When the right answer is "none of these"
Real navigation and routing systems do not use Dijkstra naively. Google Maps uses a hierarchical road graph with contraction hierarchies, which precomputes shortcuts so query time is sub-millisecond. OSRM and other open-source routers use the same family. The classical algorithms in this article are the textbook foundation; production systems layer caching, hierarchical decomposition, and bidirectional search on top.
A-star is the relevant variant for graphs where you have a heuristic estimate of distance to the target. It is structurally Dijkstra with a different priority key: instead of g(n) (cost from source), you use g(n) + h(n) where h is a heuristic. If h is admissible (never overestimates the true remaining cost), A-star is optimal and typically much faster than Dijkstra. Game pathfinding, robotics planning, and route-optimisation systems lean heavily on A-star.
For extremely large graphs where a single-source Dijkstra is too slow, look at landmark-based algorithms (ALT, contraction hierarchies, transit-node routing). These are research-grade techniques; you do not implement them from scratch in an interview, but knowing they exist is the difference between someone who has read about shortest paths and someone who has actually shipped them.

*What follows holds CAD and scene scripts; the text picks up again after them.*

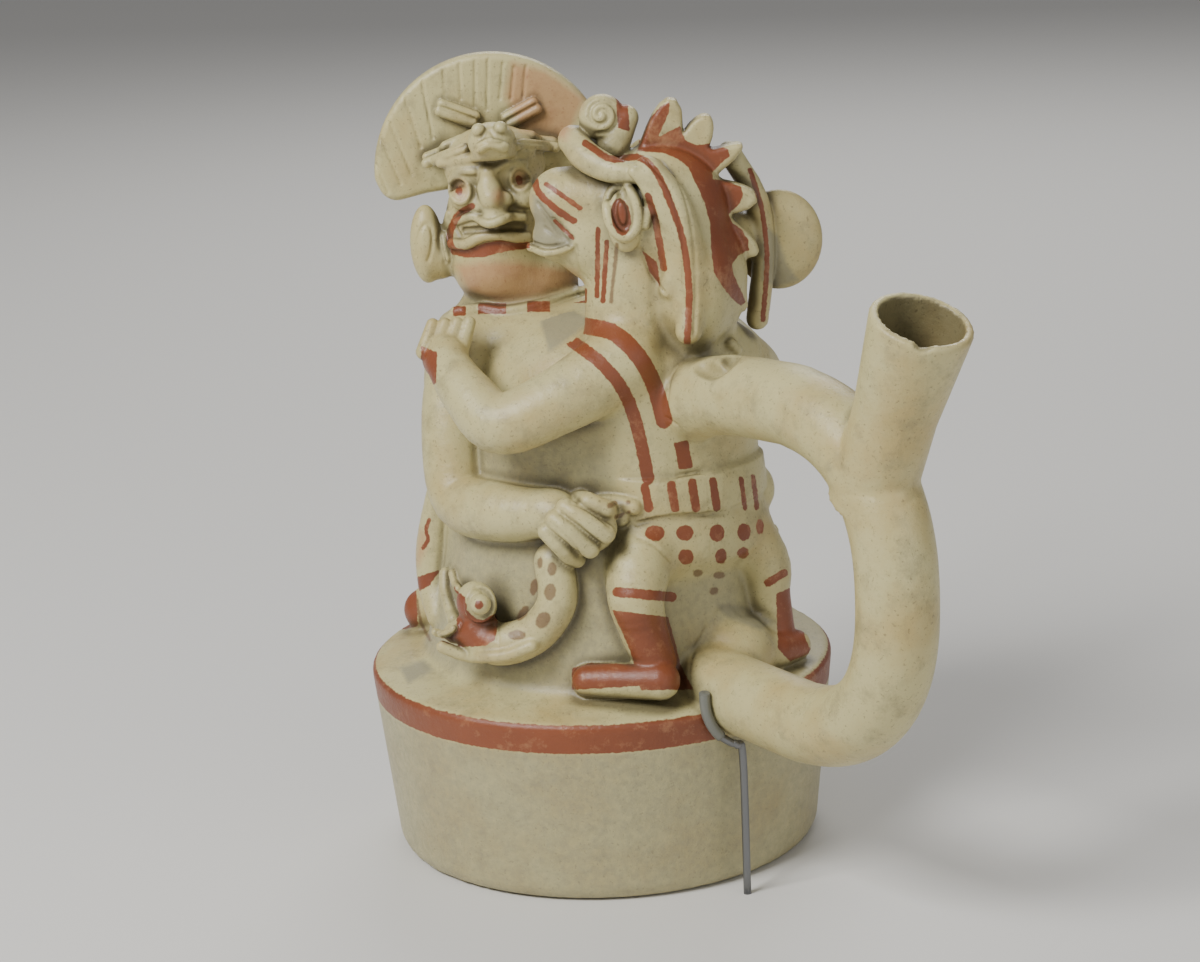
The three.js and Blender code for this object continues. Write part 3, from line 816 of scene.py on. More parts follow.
def ring(
    across: float, down: float, wide: float, tall: float, lean: float = 0.0, part: tuple = (0, 360)
) -> Points:
    """Spots round an ellipse of the picture, or along part of it.

    Args:
        across, down: its middle.
        wide, tall: its half axes.
        lean: how far it is turned, in degrees.
        part: the first and last degree of the arc.

    Returns:
        The spots in order.
    """
    c, s = turning(lean)
    turn = np.radians(np.linspace(*part, 15))
    u, v = wide * np.cos(turn), tall * np.sin(turn)
    return [(across + a * c - b * s, down + a * s + b * c) for a, b in zip(u, v)]


def spiral(across: float, down: float, inner: float, outer: float, start: float, sweep: float) -> Points:
    """Spots along a spiral whose radius grows evenly with its turn.

    Args:
        across, down: its middle.
        inner, outer: the radius at its first and last spot.
        start: the degree it starts at.
        sweep: how many degrees it goes round.

    Returns:
        The spots in order.
    """
    turn = np.radians(start + np.linspace(0, sweep, 22))
    reach = np.linspace(inner, outer, 22)
    return [(across + r * math.cos(t), down + r * math.sin(t)) for r, t in zip(reach, turn)]


def beside(a: tuple, b: tuple, off: float) -> Points:
    """A line moved sideways.

    Args:
        a, b: its ends.
        off: how far it moves.

    Returns:
        Its two ends.
    """
    d = np.array(b, float) - a
    n = np.array([-d[1], d[0]]) / np.hypot(*d) * off
    return [tuple(a + n), tuple(b + n)]


PAWS = (
    ((474, 119), (441, 107)), ((508, 120), (535, 105)), ((465, 146), (429, 160)), ((513, 141), (552, 145))
)
FAN_LINES = (
    ((376, 164), (388, 193)), ((381, 139), (401, 184)), ((390, 123), (412, 175)), ((405, 98), (421, 147)),
    ((422, 82), (433, 138)), ((443, 71), (446, 99)), ((459, 64), (461, 99)), ((475, 61), (475, 107)),
    ((488, 60), (487, 110)), ((503, 63), (500, 99)), ((514, 67), (511, 99)), ((526, 66), (523, 97)),
)


def drawn(cut: Cut, twin: Twin, *rows: tuple) -> list[Line]:
    """Lines that share a cut and a twin.

    Args:
        cut: whether they are raised or scored.
        twin: the unseen side they are copied to.
        rows: for each, its spots and width and, where they differ from a line's own, its lift and fillet.

    Returns:
        The lines in the same order.
    """
    return [Line(spots, width, cut, twin, *more) for spots, width, *more in rows]


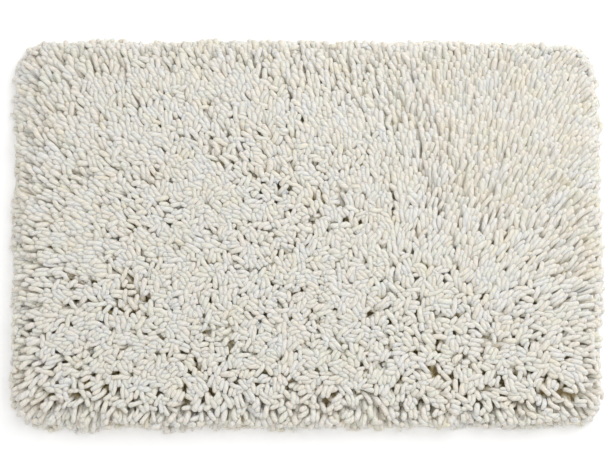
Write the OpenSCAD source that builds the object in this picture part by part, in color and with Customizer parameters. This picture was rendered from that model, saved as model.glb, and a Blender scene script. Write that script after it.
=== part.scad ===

Default to Dijkstra. Escape only when forced.
The one-sentence summary, restated as a claim: Dijkstra is the right answer for almost every shortest-path problem you will see, and Bellman-Ford and Floyd-Warshall are escape hatches that you use when the problem statement forces you, not when you feel like switching. Negative weights force Bellman-Ford. Genuinely small all-pairs problems force Floyd-Warshall. Everything else is Dijkstra, and if I see a candidate write Floyd-Warshall on a 10,000-node graph or run Dijkstra on a graph with negative edges, I know the decision tree above hasn't been internalised. The runtime gap between these algorithms is huge; picking right is more important than picking elegant. Pick Dijkstra by default, escape only when forced, and you will be correct on 95% of the problems you ever touch.